- WHAT TO WORK ON -
Quote only the lines from the top of the listing below down to and including the line with "SCAR_HEIGHT = 0.0002".

[Data records]
====

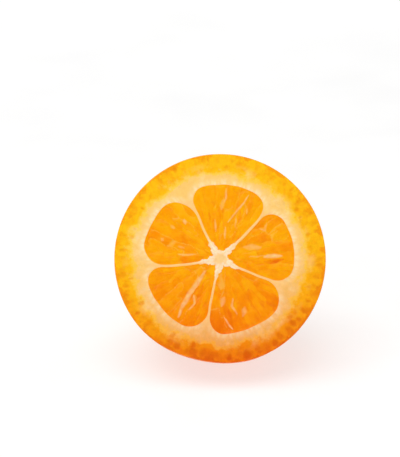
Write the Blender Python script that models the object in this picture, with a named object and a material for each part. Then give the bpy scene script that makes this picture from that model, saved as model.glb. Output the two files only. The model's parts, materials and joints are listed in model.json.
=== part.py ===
"""Half of an oval kumquat, cut across and lying on its side with the cut face forward and up.

Units are metres and +Z is up. The fruit is modelled about its own axis, with the cut in the
plane z = 0 and the stem end below it, and is then tipped over to the way it lies on a table.
"""
import math

import bmesh
import bpy
from mathutils import Matrix, Vector

# Whole half
CUT_DIAMETER = 0.0250           # across the cut, skin to skin
HALF_LENGTH = 0.0195            # from the cut to the stem end
PROFILE_POWER = 2.15            # 2 makes an ellipse, more makes a blunter end
PROFILE_POINTS = 24
SPIN_STEPS = 72

# One side of the fruit grew a little flatter than the rest
FLAT_SIDE_DEPTH = 0.0003
FLAT_SIDE_ANGLE = math.radians(256)
FLAT_SIDE_SPREAD = math.radians(22)

# Stem end
DIMPLE_RADIUS = 0.0030
DIMPLE_DEPTH = 0.0005
SCAR_RADIUS = 0.0012
SCAR_HEIGHT = 0.0002

# Cut face
RIND_THICKNESS = 0.0036         # coloured skin and pale pith together
WALL_THICKNESS = 0.0004         # skin between two pulp segments
WALL_ANGLES = [math.radians(angle) for angle in (46, 115, 185, 259, 338)]
CORE_RADIUS = 0.0011            # centre to the tip of each segment
CORE_REACH = 0.0023             # centre to where the walls have thinned out
SEGMENT_CORNER_RADIUS = 0.0012
SEGMENT_RECESS = 0.0003         # the pulp lies this far below the cut
CORNER_STEPS = 5
ARC_STEPS = 9
CUTTER_OVERSHOOT = 0.0010       # cutters stand this far out of the cut face

# Worn flat where it lies on the table
REST_SPOT_DEPTH = 0.0002

WELD_DISTANCE = 0.000001
SHARP_ANGLE = math.radians(35)
LEVEL_ENOUGH = 0.99             # upward share of the cut face's normal
CUT_RADIUS = CUT_DIAMETER / 2


def clear_scene():
    for existing in list(bpy.data.objects):
        bpy.data.objects.remove(existing, do_unlink=True)


def make_material(name, colour, roughness):
    material = bpy.data.materials.new(name)
    material.use_nodes = True
    shader = material.node_tree.nodes["Principled BSDF"]
    shader.inputs["Base Color"].default_value = (*colour, 1.0)
    shader.inputs["Roughness"].default_value = roughness
    shader.inputs["Metallic"].default_value = 0.0
    return material


def polar(radius, angle):
    return Vector((radius * math.cos(angle), radius * math.sin(angle)))


def girth(angle):
    """Share of the full radius that the fruit has at an angle about its axis."""
    turn = math.remainder(angle - FLAT_SIDE_ANGLE, math.tau)
    return 1.0 - FLAT_SIDE_DEPTH / CUT_RADIUS * math.exp(-(turn / FLAT_SIDE_SPREAD) ** 2)


def stem_end_drop(radius):
    """How far the dimple at the stem end sinks below the plain rounded end."""
    share = min(radius / DIMPLE_RADIUS, 1.0)
    return DIMPLE_DEPTH * (1.0 - share * share) ** 2


def half_profile():
    """Points (radius, depth behind the cut) from the stem scar's centre to the rim of the cut."""
    floor_depth = HALF_LENGTH - DIMPLE_DEPTH
    scar_depth = floor_depth + SCAR_HEIGHT
    points = [(0.0, scar_depth), (SCAR_RADIUS, scar_depth), (SCAR_RADIUS, floor_depth)]
    for step in range(PROFILE_POINTS + 1):
        turn = math.pi / 2 * (1.0 - step / PROFILE_POINTS)
        radius = CUT_RADIUS * max(math.cos(turn), 0.0) ** (2 / PROFILE_POWER)
        depth = HALF_LENGTH * math.sin(turn) ** (2 / PROFILE_POWER)
        if radius > SCAR_RADIUS:
            points.append((radius, depth - stem_end_drop(radius)))
    return points


def centroid_depth(profile):
    """Depth of the half's centre of mass behind the cut."""
    volume = 0.0
    moment = 0.0
    for (radius, depth), (next_radius, next_depth) in zip(profile, profile[1:]):
        slice_volume = (radius + next_radius) ** 2 / 4 * (depth - next_depth)
        volume += slice_volume
        moment += slice_volume * (depth + next_depth) / 2
    return moment / volume


def resting_tilt(profile):
    """Angle of the cut face's normal above level: the one that puts the centre of mass lowest."""
    centre = centroid_depth(profile)

    def centre_height(tilt):
        reach = max(depth * math.sin(tilt) + radius * math.cos(tilt) for radius, depth in profile)
        return reach - centre * math.sin(tilt)

    tilts = [math.radians(quarter / 4) for quarter in range(361)]
    return min(tilts, key=centre_height)


def turned_half(profile):
    """Closed body of the half about the z axis, cut at z = 0, stem end down."""
    bm = bmesh.new()
    ring = [bm.verts.new((radius, 0.0, -depth)) for radius, depth in profile]
    edges = [bm.edges.new(pair) for pair in zip(ring, ring[1:])]
    around_z = {"cent": (0, 0, 0), "axis": (0, 0, 1), "angle": math.tau, "steps": SPIN_STEPS}
    bmesh.ops.spin(bm, geom=ring + edges, use_merge=True, **around_z)
    bmesh.ops.remove_doubles(bm, verts=bm.verts, dist=WELD_DISTANCE)
    for vert in bm.verts:
        share = girth(math.atan2(vert.co.y, vert.co.x))
        vert.co.x *= share
        vert.co.y *= share
    rim = [edge for edge in bm.edges if edge.is_boundary]
    bmesh.ops.edgeloop_fill(bm, edges=rim)
    bmesh.ops.recalc_face_normals(bm, faces=bm.faces)
    return bm


def open_loops(bm):
    """Closed loops of open edges, the longest first."""
    waiting = [edge for edge in bm.edges if edge.is_boundary]
    loops = []
    while waiting:
        loop = [waiting.pop(0)]
        for edge in loop:  # the loop grows while it is walked
            beside = [other for vert in edge.verts for other in vert.link_edges if other in waiting]
            for other in beside:
                waiting.remove(other)
                loop.append(other)
        loops.append(loop)
    return sorted(loops, key=lambda loop: -sum(edge.calc_length() for edge in loop))


def cut_rest_spot(bm, down):
    """Slice the lowest bulge off square to the down direction and return the flat's centre.

    A fruit short enough to stand on its stem end is cut through the bulge round the dimple and
    perhaps the scar in it, so the loops are filled two by two from the outside: an outer loop
    together with the one inside it bounds one stretch of the flat.
    """
    lowest = max(vert.co.dot(down) for vert in bm.verts)
    plane_point = down * (lowest - REST_SPOT_DEPTH)
    everything = bm.verts[:] + bm.edges[:] + bm.faces[:]
    bmesh.ops.bisect_plane(bm, geom=everything, plane_co=plane_point, plane_no=down, clear_outer=True)
    loops = open_loops(bm)
    flat = []
    for outer in range(0, len(loops), 2):
        edges = [edge for loop in loops[outer:outer + 2] for edge in loop]
        filled = bmesh.ops.triangle_fill(bm, use_beauty=True, edges=edges, normal=down)["geom"]
        flat += [item for item in filled if isinstance(item, bmesh.types.BMFace)]
    bmesh.ops.recalc_face_normals(bm, faces=bm.faces)
    area = sum(face.calc_area() for face in flat)
    return sum((face.calc_center_median() * face.calc_area() for face in flat), Vector()) / area


def segment_outline(start_wall, end_wall):
    """Corners of one pulp segment, counter-clockwise from its inner tip, before the flat side."""
    pulp_radius = CUT_RADIUS - RIND_THICKNESS
    half_wall = WALL_THICKNESS / 2
    corner_centre = pulp_radius - SEGMENT_CORNER_RADIUS
    corner_turn = math.asin((half_wall + SEGMENT_CORNER_RADIUS) / corner_centre)
    middle = (start_wall + end_wall) / 2

    points = [polar(CORE_RADIUS, middle)]
    points.append(polar(CORE_REACH, start_wall) + polar(half_wall, start_wall + math.pi / 2))
    first_corner = start_wall + corner_turn
    sweep = math.pi / 2 + corner_turn
    for step in range(CORNER_STEPS):
        turn = first_corner - sweep + sweep * step / CORNER_STEPS
        points.append(polar(corner_centre, first_corner) + polar(SEGMENT_CORNER_RADIUS, turn))
    last_corner = end_wall - corner_turn
    for step in range(ARC_STEPS + 1):
        points.append(polar(pulp_radius, first_corner + (last_corner - first_corner) * step / ARC_STEPS))
    for step in range(1, CORNER_STEPS + 1):
        turn = last_corner + sweep * step / CORNER_STEPS
        points.append(polar(corner_centre, last_corner) + polar(SEGMENT_CORNER_RADIUS, turn))
    points.append(polar(CORE_REACH, end_wall) - polar(half_wall, end_wall + math.pi / 2))
    return points


def segment_cutters():
    """One prism for each pulp segment, from the recess floor to just outside the cut."""
    bm = bmesh.new()
    for index, start_wall in enumerate(WALL_ANGLES):
        end_wall = WALL_ANGLES[(index + 1) % len(WALL_ANGLES)]
        if end_wall < start_wall:
            end_wall += math.tau
        floor = []
        for point in segment_outline(start_wall, end_wall):
            share = girth(math.atan2(point.y, point.x))
            floor.append(bm.verts.new((point.x * share, point.y * share, -SEGMENT_RECESS)))
        face = bm.faces.new(floor)
        raised = bmesh.ops.extrude_face_region(bm, geom=[face])["geom"]
        top = [item for item in raised if isinstance(item, bmesh.types.BMVert)]
        bmesh.ops.translate(bm, verts=top, vec=(0, 0, SEGMENT_RECESS + CUTTER_OVERSHOOT))
    bmesh.ops.recalc_face_normals(bm, faces=bm.faces)
    return bm


def mesh_object(name, bm, materials):
    mesh = bpy.data.meshes.new(name)
    bm.to_mesh(mesh)
    bm.free()
    for material in materials:
        mesh.materials.append(material)
    thing = bpy.data.objects.new(name, mesh)
    bpy.context.scene.collection.objects.link(thing)
    return thing


def build_kumquat():
    skin = make_material("orange_skin", (0.93, 0.30, 0.01), 0.38)
    pith = make_material("pale_pith", (0.97, 0.72, 0.38), 0.50)
    pulp = make_material("orange_pulp", (0.94, 0.36, 0.01), 0.20)

    profile = half_profile()
    tilt = resting_tilt(profile)
    tip_over = Matrix.Rotation(math.pi / 2 - tilt, 4, "X")
    down = tip_over.inverted() @ Vector((0, 0, -1))

    bm = turned_half(profile)
    for face in bm.faces:
        if face.normal.z > LEVEL_ENOUGH:
            face.material_index = 1
    rest_centre = cut_rest_spot(bm, down)
    half = mesh_object("kumquat_half", bm, [skin, pith])
    half.data.shade_smooth()
    half.data.set_sharp_from_angle(angle=SHARP_ANGLE)
    half.matrix_world = Matrix.Translation(-(tip_over @ rest_centre)) @ tip_over

    cutters = mesh_object("segment_cutters", segment_cutters(), [pulp])
    cutters.parent = half
    cutters.hide_render = True
    cutters.display_type = "WIRE"

    pockets = half.modifiers.new("segment_pockets", "BOOLEAN")
    pockets.operation = "DIFFERENCE"
    pockets.solver = "EXACT"
    pockets.material_mode = "TRANSFER"
    pockets.object = cutters
    return half


clear_scene()
build_kumquat()
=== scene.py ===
import bpy
import json
import math
import random
import numpy as np
from mathutils import Matrix, Vector, geometry, kdtree, noise


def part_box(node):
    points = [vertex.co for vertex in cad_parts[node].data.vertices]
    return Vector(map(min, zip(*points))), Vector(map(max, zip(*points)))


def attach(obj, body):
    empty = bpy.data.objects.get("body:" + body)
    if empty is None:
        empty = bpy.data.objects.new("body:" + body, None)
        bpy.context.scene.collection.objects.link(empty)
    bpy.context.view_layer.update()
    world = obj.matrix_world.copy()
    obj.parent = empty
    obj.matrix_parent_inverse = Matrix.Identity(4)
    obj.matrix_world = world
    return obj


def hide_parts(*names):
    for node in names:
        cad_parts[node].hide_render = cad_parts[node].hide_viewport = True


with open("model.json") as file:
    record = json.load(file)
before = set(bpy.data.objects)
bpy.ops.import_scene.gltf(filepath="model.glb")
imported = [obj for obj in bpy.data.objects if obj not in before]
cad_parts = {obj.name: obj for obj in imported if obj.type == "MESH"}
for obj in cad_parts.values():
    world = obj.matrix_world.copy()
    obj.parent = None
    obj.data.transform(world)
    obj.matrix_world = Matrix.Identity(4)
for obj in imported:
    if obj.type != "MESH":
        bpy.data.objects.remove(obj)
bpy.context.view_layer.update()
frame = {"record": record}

# The fruit is drawn in millimetres about its own axis: the cut is z = 0, the dome hangs below it.
mm = 0.001
mounts = {mount["name"]: mount for mount in frame["record"]["mounts"]}
faceCentre = Vector(mounts["cut_face"]["pos_m"])
faceNormal = Vector(mounts["cut_face"]["axis"]).normalized()
faceUp = Vector((0, faceNormal.z, -faceNormal.y))
faceTurn = Matrix((Vector((1, 0, 0)), faceUp, faceNormal)).transposed()
boxLow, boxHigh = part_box("kumquat_half")

fruit = {
    "cutRadius": (boxHigh.x - boxLow.x) / 2 / mm,
    "lengthShare": 1.56,      # half length over cut radius
    "profilePower": 2.15,     # 2 is an ellipse, more is blunter
    "flatDepth": 0.30,        # the side that grew a little flatter
    "flatAngle": 256,         # degrees round the cut
    "flatSpread": 22,
    # the lower part of the cut turns a deeper orange: partly ripening, partly painted shade
    "ripeShadeTop": 0.50,          # height on the cut, in radii, where the deeper orange begins
    "ripeShadeLean": 0.12,         # it begins higher on the right
    "ripeShadeSpan": 1.50,         # and is full this much lower
    "ripeShadePower": 2.2,
}

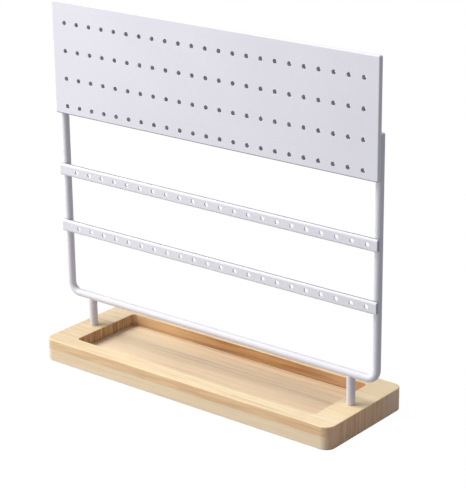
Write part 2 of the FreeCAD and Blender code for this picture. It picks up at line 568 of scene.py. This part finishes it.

====

- FINISHED ANSWER -
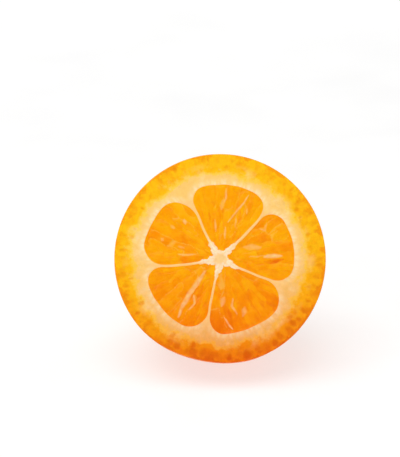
Write the Blender Python script that models the object in this picture, with a named object and a material for each part. Then give the bpy scene script that makes this picture from that model, saved as model.glb. Output the two files only. The model's parts, materials and joints are listed in model.json.
=== part.py ===
"""Half of an oval kumquat, cut across and lying on its side with the cut face forward and up.

Units are metres and +Z is up. The fruit is modelled about its own axis, with the cut in the
plane z = 0 and the stem end below it, and is then tipped over to the way it lies on a table.
"""
import math

import bmesh
import bpy
from mathutils import Matrix, Vector

# Whole half
CUT_DIAMETER = 0.0250           # across the cut, skin to skin
HALF_LENGTH = 0.0195            # from the cut to the stem end
PROFILE_POWER = 2.15            # 2 makes an ellipse, more makes a blunter end
PROFILE_POINTS = 24
SPIN_STEPS = 72

# One side of the fruit grew a little flatter than the rest
FLAT_SIDE_DEPTH = 0.0003
FLAT_SIDE_ANGLE = math.radians(256)
FLAT_SIDE_SPREAD = math.radians(22)

# Stem end
DIMPLE_RADIUS = 0.0030
DIMPLE_DEPTH = 0.0005
SCAR_RADIUS = 0.0012
SCAR_HEIGHT = 0.0002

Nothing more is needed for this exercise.